DATASET EXCERPTS ->
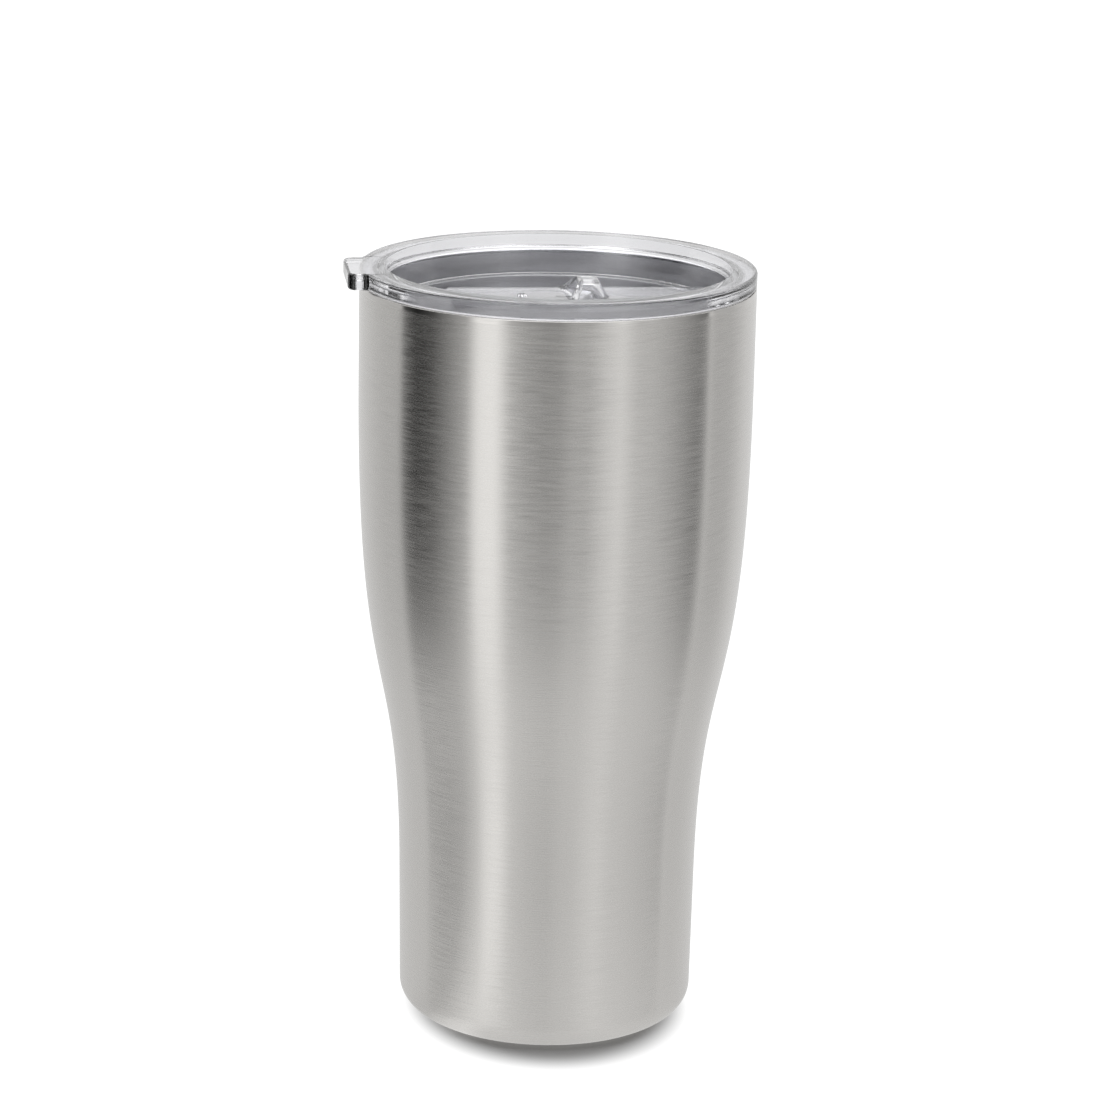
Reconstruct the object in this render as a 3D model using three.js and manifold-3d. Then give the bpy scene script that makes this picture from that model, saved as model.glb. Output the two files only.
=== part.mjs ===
// Insulated tumbler with a press-in lid: a double-walled steel cup with a waisted body, closed by a
// clear lid that has a pull tab and a sliding closure over its drinking hole.
// Millimetres, +Z up. The origin is the centre of the base, on the surface that the cup stands on.
// The lid's pull tab points along -X and its drinking hole lies towards +X.

import * as THREE from 'three';
import { mergeVertices } from 'three/addons/utils/BufferGeometryUtils.js';
import Module from 'manifold-3d';

// ---- driving dimensions ----

// cup body, outside
const RIM_HEIGHT = 196.2;
const RIM_RADIUS = 51.0;
const FOOT_RADIUS = 38.9; // the lower barrel's radius, carried down to the base plane
const BARREL_TAPER = 0.0113; // growth of that radius for each millimetre of height
const WAIST_START = 39; // height where the lower barrel begins to swell
const WAIST_END = 170; // height where the upper barrel becomes straight
const WAIST_PULL_LOW = 62; // lengths of the swelling curve's two handles
const WAIST_PULL_HIGH = 89;
const FOOT_CORNER = 6.4; // radius of the rounded bottom edge

// double wall
const WALL = 0.5;
const VACUUM_GAP = 2.7;
const LIP_THICKNESS = 0.8;
const LIP_EDGE = 0.4;
const LINER_FLOOR = 7.0; // height of the drink space's floor
const LINER_CORNER = 8.0;
const LINER_WELD_RADIUS = 26.0; // weld line between the liner's wall and its floor disc

// underside
const FOOT_OPENING = 31.2; // inner edge of the shell's turned-in foot
const RECESS_DEPTH = 1.7;
const DIMPLE_RADIUS = 4.4;
const DIMPLE_DEPTH = 1.2;
const EXHAUST_HOLE = 0.6;
const PAD_THICKNESS = 1.4;
const GETTER_RADIUS = 4.2;
const GETTER_THICKNESS = 1.6;
const GETTER_OFFSET = 16;

// lid
const FLANGE_HEIGHT = 4.1;
const FLANGE_ROUNDING = 0.6;
const RECESS_TOP_RADIUS = 44.5;
const RECESS_FLOOR_RADIUS = 42.2;
const LID_FLOOR_TOP = 190.4;
const LID_FLOOR_THICKNESS = 2.0;
const PLUG_RADIUS = 46.2;
const PLUG_BOTTOM = 184.6;
const SKIRT_INNER_RADIUS = 42.3;
const GROOVE_RADIUS = 44.4;
const GROOVE_BOTTOM = 185.5;
const GROOVE_TOP = 189.0;
const TAB_REACH = 54.6; // distance of the tab's outer edge from the axis
const TAB_WIDTH = 24;
const TAB_CORNER = 2.5;
const DRINK_HOLE = { x: 35.2, length: 9.4, width: 15 };

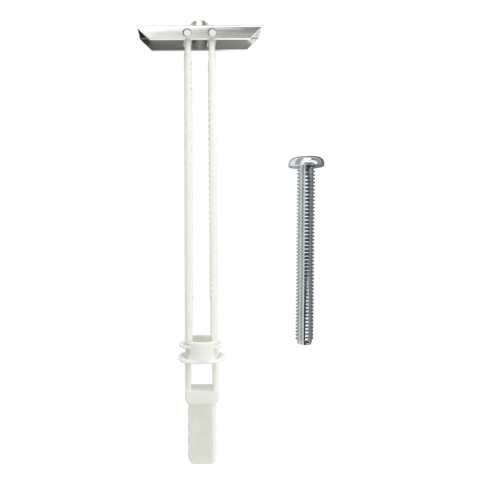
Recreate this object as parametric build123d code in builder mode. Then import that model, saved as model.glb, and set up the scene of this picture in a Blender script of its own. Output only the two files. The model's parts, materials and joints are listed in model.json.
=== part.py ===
from build123d import *
from math import atan2, cos, degrees, sin
import os

# Hollow-wall strap toggle anchor, lying beside the machine screw that it takes.
# Both pieces are modelled with +Y along their length, towards the toggle or the screw's
# head, X across and Z up, and are then laid down on the ground, Z = 0. On the anchor,
# Y = 0 is a place on the straps from which its heights are counted. Millimetres.

# Machine screw, 1/4-20 by 2-1/2 inch, with a pan head
screw_diameter = 6.35
screw_length = 63.5
screw_tip_chamfer = 0.7
head_diameter = 12.3
head_height = 3.7
head_crown = 0.45
head_round = 2.4
head_edge_chamfer = 0.3
recess_span = 6.6
recess_width = 1.5
recess_depth = 2.4
recess_taper = 12.0
slot_width = 1.3
slot_depth = 1.1

# Toggle: a short steel channel, folded from one sheet
sheet = 1.0
channel_width = 9.0
channel_height = 5.05
channel_length = 43.8
channel_edge_length = 34.8
channel_bend = 1.2
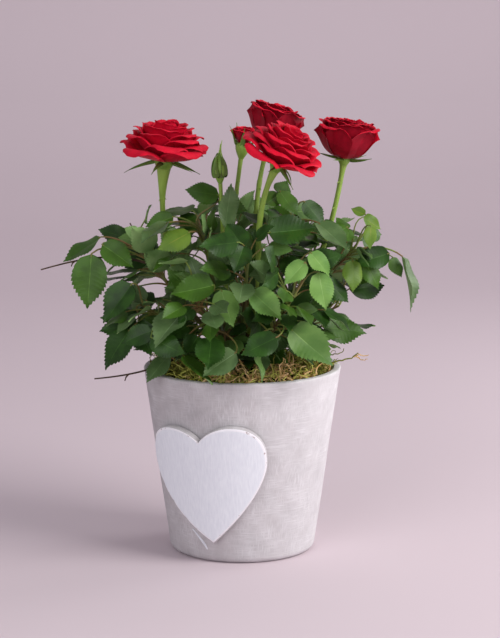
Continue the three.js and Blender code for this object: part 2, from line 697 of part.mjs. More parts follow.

WHAT YOU HAVE TO DO -> Print out every entry, keeping each one exact.

TASK RESULT ->
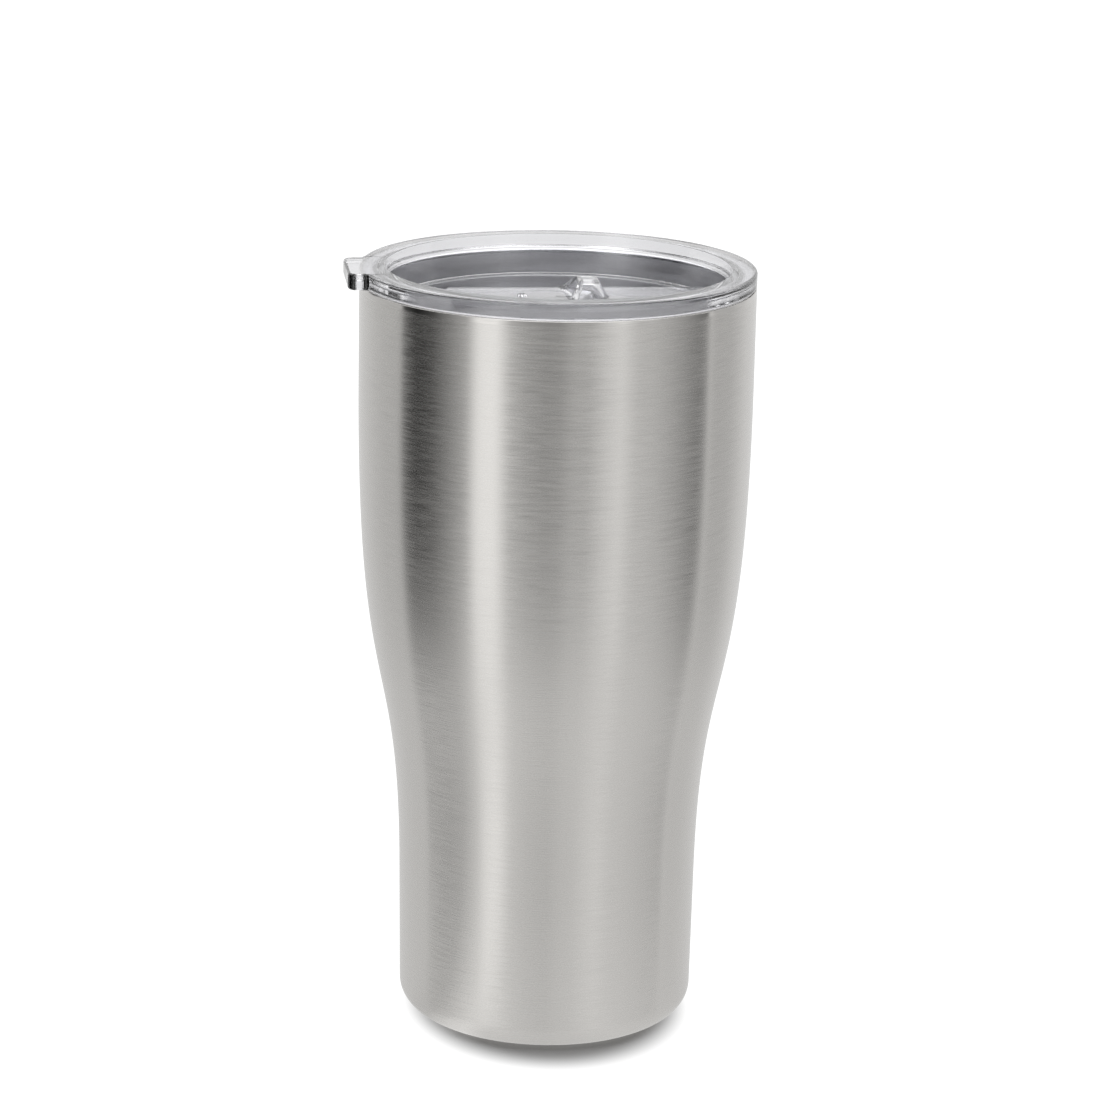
Reconstruct the object in this render as a 3D model using three.js and manifold-3d. Then give the bpy scene script that makes this picture from that model, saved as model.glb. Output the two files only.
=== part.mjs ===
// Insulated tumbler with a press-in lid: a double-walled steel cup with a waisted body, closed by a
// clear lid that has a pull tab and a sliding closure over its drinking hole.
// Millimetres, +Z up. The origin is the centre of the base, on the surface that the cup stands on.
// The lid's pull tab points along -X and its drinking hole lies towards +X.

import * as THREE from 'three';
import { mergeVertices } from 'three/addons/utils/BufferGeometryUtils.js';
import Module from 'manifold-3d';

// ---- driving dimensions ----

// cup body, outside
const RIM_HEIGHT = 196.2;
const RIM_RADIUS = 51.0;
const FOOT_RADIUS = 38.9; // the lower barrel's radius, carried down to the base plane
const BARREL_TAPER = 0.0113; // growth of that radius for each millimetre of height
const WAIST_START = 39; // height where the lower barrel begins to swell
const WAIST_END = 170; // height where the upper barrel becomes straight
const WAIST_PULL_LOW = 62; // lengths of the swelling curve's two handles
const WAIST_PULL_HIGH = 89;
const FOOT_CORNER = 6.4; // radius of the rounded bottom edge

// double wall
const WALL = 0.5;
const VACUUM_GAP = 2.7;
const LIP_THICKNESS = 0.8;
const LIP_EDGE = 0.4;
const LINER_FLOOR = 7.0; // height of the drink space's floor
const LINER_CORNER = 8.0;
const LINER_WELD_RADIUS = 26.0; // weld line between the liner's wall and its floor disc

// underside
const FOOT_OPENING = 31.2; // inner edge of the shell's turned-in foot
const RECESS_DEPTH = 1.7;
const DIMPLE_RADIUS = 4.4;
const DIMPLE_DEPTH = 1.2;
const EXHAUST_HOLE = 0.6;
const PAD_THICKNESS = 1.4;
const GETTER_RADIUS = 4.2;
const GETTER_THICKNESS = 1.6;
const GETTER_OFFSET = 16;

// lid
const FLANGE_HEIGHT = 4.1;
const FLANGE_ROUNDING = 0.6;
const RECESS_TOP_RADIUS = 44.5;
const RECESS_FLOOR_RADIUS = 42.2;
const LID_FLOOR_TOP = 190.4;
const LID_FLOOR_THICKNESS = 2.0;
const PLUG_RADIUS = 46.2;
const PLUG_BOTTOM = 184.6;
const SKIRT_INNER_RADIUS = 42.3;
const GROOVE_RADIUS = 44.4;
const GROOVE_BOTTOM = 185.5;
const GROOVE_TOP = 189.0;
const TAB_REACH = 54.6; // distance of the tab's outer edge from the axis
const TAB_WIDTH = 24;
const TAB_CORNER = 2.5;
const DRINK_HOLE = { x: 35.2, length: 9.4, width: 15 };

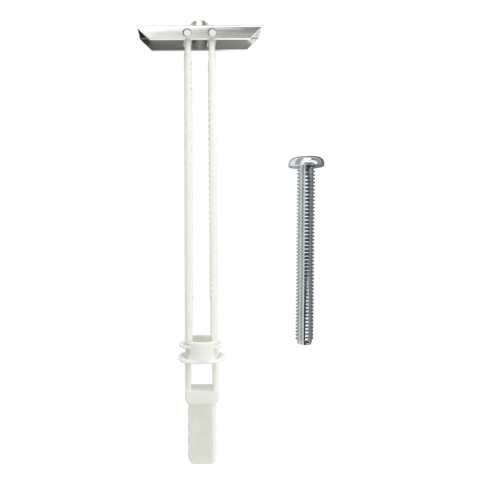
Recreate this object as parametric build123d code in builder mode. Then import that model, saved as model.glb, and set up the scene of this picture in a Blender script of its own. Output only the two files. The model's parts, materials and joints are listed in model.json.
=== part.py ===
from build123d import *
from math import atan2, cos, degrees, sin
import os

# Hollow-wall strap toggle anchor, lying beside the machine screw that it takes.
# Both pieces are modelled with +Y along their length, towards the toggle or the screw's
# head, X across and Z up, and are then laid down on the ground, Z = 0. On the anchor,
# Y = 0 is a place on the straps from which its heights are counted. Millimetres.

# Machine screw, 1/4-20 by 2-1/2 inch, with a pan head
screw_diameter = 6.35
screw_length = 63.5
screw_tip_chamfer = 0.7
head_diameter = 12.3
head_height = 3.7
head_crown = 0.45
head_round = 2.4
head_edge_chamfer = 0.3
recess_span = 6.6
recess_width = 1.5
recess_depth = 2.4
recess_taper = 12.0
slot_width = 1.3
slot_depth = 1.1

# Toggle: a short steel channel, folded from one sheet
sheet = 1.0
channel_width = 9.0
channel_height = 5.05
channel_length = 43.8
channel_edge_length = 34.8
channel_bend = 1.2
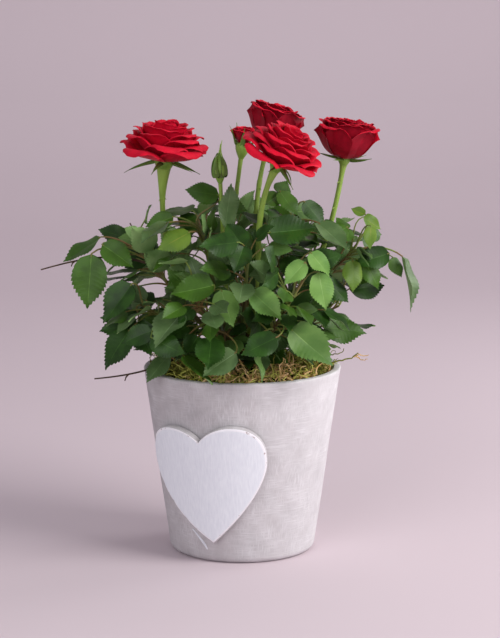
Continue the three.js and Blender code for this object: part 2, from line 697 of part.mjs. More parts follow.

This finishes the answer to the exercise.